Roll crushers are rugged, dependable machines, but not as productive as cone crushers with respect to volume. However, roll crushers provide very close product distribution and are excellent for chip stone, particularly when looking to avoid fines.
Cone and gyratory crushers
Cone and gyratory crushers are both gyrating-shaft machines. They have a main shaft that gyrates and provides the crushing motion. Crushing takes place between a fixed outer crusher member (the concave ring) and a moving inner crushing member (the mantle) mounted on the gyrating shaft assembly.
A roller-bearing type cone crusher functions the same as a shaft-type cone. The main difference is the rotating wedge found in roller-bearing cones that causes the gyrating motion of the mantle. It commonly features a flatter angle in the crushing chamber compared with shaft-type cones.
It is usually recommended that cone crushers operate with the crushing chamber full (ie choke fed). Cone and gyratory crushers are typically used in abrasive materials of considerable hardness. Due to high investment value, they are used in cases where impact crushers are not appropriate.
Primary impact breakers
Primary breakers are noted for large expansion chambers above one or two revolving rotor assemblies. As the rock falls into the rotor circle it is struck by manganese hammers fixed on to the outer surface of the rotor(s). The rock shatters upon impact with the hammers, sprays against the back wall of the impactor, and then tumbles back into the hammer circle. When crushed to size, material passes an adjustable bar to exit the crusher.
These breakers are ideal for limestone quarries and are known to provide 20:1 reduction or even as much as 40:1 reduction in the case of a double-rotor configuration. The expansion chamber allows stone to shatter at its weakest fissures, minimizing fines while generating a high percentage of –40mm product with superior soundness. They are also noted for their ability to accept a maximum feed size much larger than other primary crushers.
Primary impact breakers, while very productive, may require additional maintenance expense relating to the hammers (blow bars). Some models offer limited access, and in the face of rising labour costs, maintaining an old impact breaker may be more expensive than a primary horizontal-shaft impact crusher.
Primary horizontal-shaft impact (HSI) crushers
Horizontal-shaft impactors are noted for their accessibility with a housing that opens like a clam shell. Primary HSIs are generally equipped with two adjustable curtains (aprons) and a rotor assembly with hammers (blow bars) that are easily accessible and offer multiple wear surfaces.
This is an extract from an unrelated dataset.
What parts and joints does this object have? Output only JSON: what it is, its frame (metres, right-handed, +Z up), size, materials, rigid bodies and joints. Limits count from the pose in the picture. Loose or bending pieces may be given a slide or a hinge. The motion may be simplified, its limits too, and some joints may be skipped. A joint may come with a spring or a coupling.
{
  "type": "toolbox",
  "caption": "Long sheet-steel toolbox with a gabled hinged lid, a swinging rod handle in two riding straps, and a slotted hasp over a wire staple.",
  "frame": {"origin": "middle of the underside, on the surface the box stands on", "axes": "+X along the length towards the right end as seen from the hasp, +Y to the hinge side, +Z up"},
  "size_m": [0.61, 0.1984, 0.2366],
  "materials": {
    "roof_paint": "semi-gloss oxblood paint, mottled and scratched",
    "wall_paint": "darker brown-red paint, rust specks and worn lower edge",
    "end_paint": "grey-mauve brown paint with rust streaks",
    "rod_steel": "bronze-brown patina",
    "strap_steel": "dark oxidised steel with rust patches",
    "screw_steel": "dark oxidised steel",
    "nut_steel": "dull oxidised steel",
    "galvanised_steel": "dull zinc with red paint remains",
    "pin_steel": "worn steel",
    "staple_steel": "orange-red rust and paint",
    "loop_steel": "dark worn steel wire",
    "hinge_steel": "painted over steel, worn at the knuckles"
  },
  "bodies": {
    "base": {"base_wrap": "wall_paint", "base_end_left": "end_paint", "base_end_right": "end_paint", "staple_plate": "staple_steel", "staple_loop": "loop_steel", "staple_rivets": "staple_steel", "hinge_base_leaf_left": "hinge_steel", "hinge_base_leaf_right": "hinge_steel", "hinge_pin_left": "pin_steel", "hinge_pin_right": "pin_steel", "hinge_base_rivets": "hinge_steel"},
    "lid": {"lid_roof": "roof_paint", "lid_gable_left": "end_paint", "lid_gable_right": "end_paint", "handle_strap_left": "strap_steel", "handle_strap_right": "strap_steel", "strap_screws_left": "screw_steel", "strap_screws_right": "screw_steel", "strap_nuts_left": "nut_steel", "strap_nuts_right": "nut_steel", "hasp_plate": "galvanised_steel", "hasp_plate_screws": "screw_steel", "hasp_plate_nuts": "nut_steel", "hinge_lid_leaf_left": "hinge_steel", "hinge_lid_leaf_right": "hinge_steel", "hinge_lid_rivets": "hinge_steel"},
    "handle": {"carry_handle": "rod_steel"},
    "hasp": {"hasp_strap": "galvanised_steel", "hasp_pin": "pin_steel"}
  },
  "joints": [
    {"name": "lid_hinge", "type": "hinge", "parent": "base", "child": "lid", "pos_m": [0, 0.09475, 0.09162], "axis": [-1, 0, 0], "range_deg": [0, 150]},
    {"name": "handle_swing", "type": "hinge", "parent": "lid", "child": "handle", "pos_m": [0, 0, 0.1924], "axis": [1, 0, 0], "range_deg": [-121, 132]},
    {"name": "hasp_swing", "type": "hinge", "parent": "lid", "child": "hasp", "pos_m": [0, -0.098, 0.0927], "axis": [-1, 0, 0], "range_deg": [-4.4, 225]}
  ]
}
They are a low-profile design compared with primary breakers and have a limited expansion area above the rotor.
Quarry shot material enters the crusher and, upon impact with the hammers, strikes the curtain(s) and immediately rebounds back into the hammer circle. In a typical two-curtain impactor, the initial curtain is often set at around 300mm followed by a 120mm gap setting on the second curtain.
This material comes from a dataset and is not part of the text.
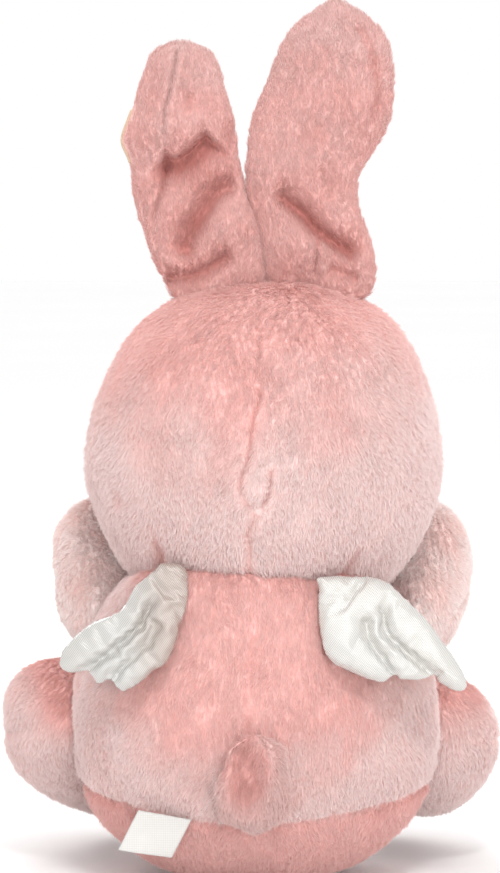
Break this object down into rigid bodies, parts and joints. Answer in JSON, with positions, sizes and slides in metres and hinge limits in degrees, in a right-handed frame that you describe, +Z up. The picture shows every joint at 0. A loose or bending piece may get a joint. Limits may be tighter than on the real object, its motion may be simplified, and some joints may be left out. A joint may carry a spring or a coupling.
{
  "type": "stuffed bunny rabbit",
  "caption": "Sitting plush bunny with tall floppy ears, small satin wings, a cupped tail, stuffed arms and legs and a rounded weighted seat.",
  "frame": {"origin": "on the surface the toy sits on, under the middle of its bounding box", "axes": "+Z up, the face looks towards -Y, +X is the toy's own left"},
  "size_m": [0.172, 0.1646, 0.3],
  "materials": {
    "plush": "matte",
    "ear_lining": "matte",
    "satin": "satin",
    "polyester_filling": "matte",
    "pouch_cloth": "matte",
    "eye_plastic": "gloss",
    "washer_plastic": "matte",
    "thread": "matte",
    "ribbon": "satin"
  },
  "bodies": {
    "torso": {"seat_base": "plush", "body_back_left": "plush", "body_back_right": "plush", "belly_panel": "plush", "bean_pouch": "pouch_cloth", "body_stuffing": "polyester_filling"},
    "neck": {"neck_wad": "polyester_filling"},
    "head": {"head_back_left": "plush", "head_back_right": "plush", "head_front_left": "plush", "head_front_right": "plush", "head_stuffing": "polyester_filling", "muzzle_pad": "plush", "nose": "thread", "mouth_stitch": "thread", "eye_left": "eye_plastic", "eye_right": "eye_plastic", "eye_washer_left": "washer_plastic", "eye_washer_right": "washer_plastic"},
    "ear_left": {"ear_left_back": "plush", "ear_left_lining": "ear_lining", "ear_left_stuffing": "polyester_filling"},
    "ear_right": {"ear_right_back": "plush", "ear_right_lining": "ear_lining", "ear_right_stuffing": "polyester_filling"},
    "arm_left": {"arm_left_upper": "plush", "arm_left_lower": "plush", "arm_left_stuffing": "polyester_filling"},
    "arm_right": {"arm_right_upper": "plush", "arm_right_lower": "plush", "arm_right_stuffing": "polyester_filling"},
    "leg_left": {"leg_left_upper": "plush", "leg_left_lower": "plush", "foot_left_sole": "plush", "leg_left_stuffing": "polyester_filling"},
    "leg_right": {"leg_right_upper": "plush", "leg_right_lower": "plush", "foot_right_sole": "plush", "leg_right_stuffing": "polyester_filling"},
    "wing_left": {"wing_left_outer": "satin", "wing_left_inner": "satin", "wing_left_batting": "polyester_filling"},
    "wing_right": {"wing_right_outer": "satin", "wing_right_inner": "satin", "wing_right_batting": "polyester_filling"},
    "tail": {"tail_outer": "plush", "tail_inner": "plush", "tail_stuffing": "polyester_filling"},
    "label": {"care_label": "ribbon"}
  },
  "joints": [
    {"name": "head_turn", "type": "hinge", "parent": "torso", "child": "neck", "pos_m": [-0.00479, 0.01025, 0.145], "axis": [0, 0, 1], "range_deg": [-15, 15], "stiffness_Nm_per_rad": 0.4},
    {"name": "head_nod", "type": "hinge", "parent": "neck", "child": "head", "pos_m": [-0.00479, 0.01025, 0.145], "axis": [1, 0, 0], "range_deg": [-8, 8], "stiffness_Nm_per_rad": 0.6},
    {"name": "ear_left_fold", "type": "hinge", "parent": "head", "child": "ear_left", "pos_m": [0.014, 0.01325, 0.203], "axis": [1, 0, 0], "range_deg": [-45, 45], "stiffness_Nm_per_rad": 0.08},
    {"name": "ear_right_fold", "type": "hinge", "parent": "head", "child": "ear_right", "pos_m": [-0.025, 0.01325, 0.203], "axis": [1, 0, 0], "range_deg": [-45, 45], "stiffness_Nm_per_rad": 0.08},
    {"name": "arm_left_swing", "type": "hinge", "parent": "torso", "child": "arm_left", "pos_m": [0.042, 0.00725, 0.08], "axis": [1, 0, 0], "range_deg": [-2, 14], "stiffness_Nm_per_rad": 0.15},
    {"name": "arm_right_swing", "type": "hinge", "parent": "torso", "child": "arm_right", "pos_m": [-0.05, 0.00725, 0.08], "axis": [1, 0, 0], "range_deg": [-2, 14], "stiffness_Nm_per_rad": 0.15},
    {"name": "leg_left_swing", "type": "hinge", "parent": "torso", "child": "leg_left", "pos_m": [0.06, 0.01125, 0.047], "axis": [1, 0, 0], "range_deg": [-10, 0], "stiffness_Nm_per_rad": 0.2},
    {"name": "leg_right_swing", "type": "hinge", "parent": "torso", "child": "leg_right", "pos_m": [-0.06, 0.01125, 0.047], "axis": [1, 0, 0], "range_deg": [-10, 0], "stiffness_Nm_per_rad": 0.2},
    {"name": "wing_left_lift", "type": "hinge", "parent": "torso", "child": "wing_left", "pos_m": [0.02301, 0.06075, 0.111], "axis": [0.9848, -0.1736, 0], "range_deg": [0, 60], "stiffness_Nm_per_rad": 0.02},
    {"name": "wing_right_lift", "type": "hinge", "parent": "torso", "child": "wing_right", "pos_m": [-0.02659, 0.06075, 0.106], "axis": [0.9848, 0.1736, 0], "range_deg": [0, 60], "stiffness_Nm_per_rad": 0.02},
    {"name": "tail_flop", "type": "hinge", "parent": "torso", "child": "tail", "pos_m": [-0.00179, 0.06925, 0.0245], "axis": [1, 0, 0], "range_deg": [-40, 0], "stiffness_Nm_per_rad": 0.02},
    {"name": "label_flip", "type": "hinge", "parent": "torso", "child": "label", "pos_m": [0.02771, 0.06045, 0.0255], "axis": [0.8829, 0, 0.4695], "range_deg": [-20, 70], "stiffness_Nm_per_rad": 0.0005}
  ]
}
Reduction ratios associated with primary HSI crushers range from 4:1 to 6:1, depending on the material characteristics. Maximum feed size varies with each model, but is generally limited to around 600–900mm. The output gradation of the primary HSI crusher is generally coarser than the primary breaker due to the lack of expansion above the rotor, which also affects the capacity. Primary HSI crushers are considerably wider than primary breakers at comparable capacity ratings.
Secondary horizontal-shaft impact (HSI) crushers
These crushers are characterized by a high 10:1 reduction ratio and by their suitability for generating a cubical product. They can also be used for a variety of applications.
Secondary impact crushing is commonly used to improve product soundness and remove deleterious materials. As with primary HSI crushers, these secondary impactors, which open like a clam shell, are equipped with two or more adjustable curtains (aprons) and a rotor assembly with hammers (blow bars) that are easily accessible and offer multiple wear surfaces.
These high-production crushers incorporate chromium alloy wear parts that allow for economical use on materials with abrasive characteristics. Some secondary HSI crushers offer curtains that can be added in the field for increased production of chip stone. Secondary HSI crushers have become very versatile with multiple rotor configurations, special alloy wear parts, and maintenance features designed to reduce both downtime and the cost of ownership.
Vertical-shaft impact (VSI) crushers
Generally recognized as tertiary crushers, vertical-shaft impact crushers have material fed into the centre of the crusher, through a feed tube, and on to the centre of a rotating table or rotor. The material is then accelerated to high velocity and thrown into the anvil ring or outer shell. Crushing takes place upon impact with the anvil ring or against other material that is in the rock shelf (rock on rock). Product gradation in vertical-shaft impactors is controlled primarily by the speed of the table or rotor.
Hammermills are similar to impact crushers in the upper chamber where the hammer impacts the in-feed of material. The difference is that the rotor of a hammermill carries a number of ‘swing-type’ or pivoting hammers. Hammermills also incorporate a grate circle in the lower chamber of the crusher. Grates are available in a variety of configurations. The product must pass through the grate circle as it exits the machine, ensuring controlled product sizing.
Hammermills are generally used to crush or pulverize materials that have low abrasion characteristics. The rotor speed, hammer type and grate configuration can be converted for different applications. They can be used in a variety of applications, including primary and secondary reduction of aggregates, as well as numerous industrial applications.